We were literally waiting for the fog to subside just to get a good look at the monolith!
It felt like we have this LOSERS! sign looming above our heads whenever we climb mountains. Bad weather would always try to ruin our trek and thick fog would cover the view. However, it’s the little details that make every climb unique. No matter how tough it was to hike on a rainy day, it couldn’t stop us from having fun while conquering this majestic mountain.
It was a ten-minute assault to the summit from the camp site. We spent quite a while at the summit until thunders roared and lightning flashed. That’s when we decided to begin our way back down to the campsite. Back at the campsite, it started raining hard, so we decided to take some time off before we head back to the jump-off point. We prayed for a safe trek down and for the rain to stop. I took a thirty-minute nap and when I woke up, the sun was already out! Our prayers were heard!!! We proceeded to take pictures with the famous parrot’s beak in the background. Thankfully, the fog had subsided, so we were successful in taking decent shots.
If it weren’t for the fog, we could have clearly seen the white coastline of Hamilo.
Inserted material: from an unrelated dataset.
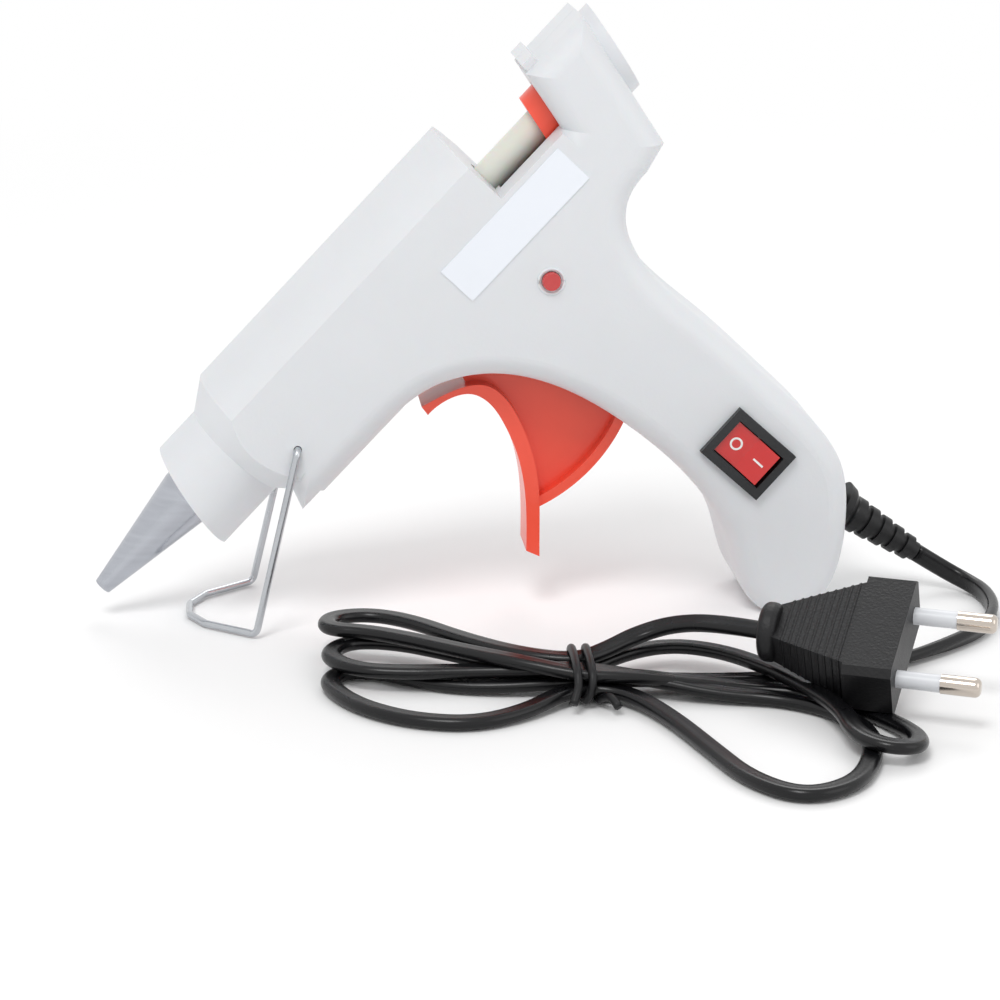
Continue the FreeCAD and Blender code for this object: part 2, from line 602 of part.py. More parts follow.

Even the rocks are photogenic!
This was our first look at the famous monolith when we emerged from the assault:
We did our best to reach the jump-off point as fast as we could despite our pauses to re-hydrate and to pass through enormous logs that block the trail. It took us around one hour and thirty minutes to finally reach the jump-off point.
We just can’t help but take photos with the artistahing monolith! Screw the fog! It kept on blocking the majestic view. :-/
“Kapag umaakyat sa mga bundok, damang-dama niya ang panganib ng mga bangin. Pero alam din niyang dahil sa bangin kaya nagkakaroon ng ibayong kahulugan ang bawat pag-akyat. Dahil sa panganib, nagkakaroon ng matinding kahulugan ang bawat pag-akyat.” –Sir Edgar Samar, Walong Diwata Ng Pagkahulog
The forest vibe was refreshing. It felt like my mind and body underwent detox during our entire hike. Surrounding yourself with nature can surely take away all your stress and anxieties instantly. Even colds! I had colds that morning and sure enough, ten minutes into trekking, *poof* they’re gone. I could already feel my nose clearing up.
We made sure to stop and take photos by the huge rocks!
It was the very first time we hiked a mountain without a guide. While the trail was easy to follow, we are extremely proud of ourselves for surviving the climb without hiring a guide (which, FYI, costs a thousand pesos). Jem and I actually considered it as an achievement as a couple. We were like, “We made it without a guide!” the whole time. It was challenging, but it was worth it. Not only we were able to save one thousand pesos, we also learned how to pay close attention to the trail and to our surroundings (which I fail to do when we hire a guide–and yes, I tend to be really dependent on our guides haha).
I was glad to wear sandals this time. I have learned my lesson. Ever since my first hike, I expect to have dirt and mud all over my feet and body. The sandals were really convenient and comfortable at the same time. It saved me from the hassle of changing into slippers after cleaning up. Also, the sandals made it easier for me to pass through bodies of water (which we did encounter during the hike).
And, of course, I wouldn’t miss the chance to pose for photos in front of Mt. Pico de Loro’s most picturesque site. Thankfully, the fog was not blocking the view by the time we went here. Hence, the beautifully taken photos! 🙂
Mt. Pico de Loro provided me with just the right amount of exhilaration and satisfaction. I discovered that going on an adventurous hike requires more effort and persistence than I thought. Being on our own, making sure we were on the right path, and helping each other along the way brought out both the leader and the team-player in ourselves. This is what I will always love about mountains—they never fail to teach me valuable things. Mountains may usually be associated with difficulties, hurdles, and consequences, but for me, they serve as effective teachers. There are things that you can only learn once you step foot on a mountain. Like difficulties, hurdles, and consequences, mountains should not be underestimated. One should allot enough time and prepare well before conquering them. The most important thing is not reaching the summit and conquering the mountains, but gathering the strength and courage to try, to begin, to finish, and to learn something from them.
I do not want to forget the most beautiful things in the world. I always want to keep them—in my mind and heart. “Remember this,” I whispered to myself as I turn my back on the monolith and head our way down.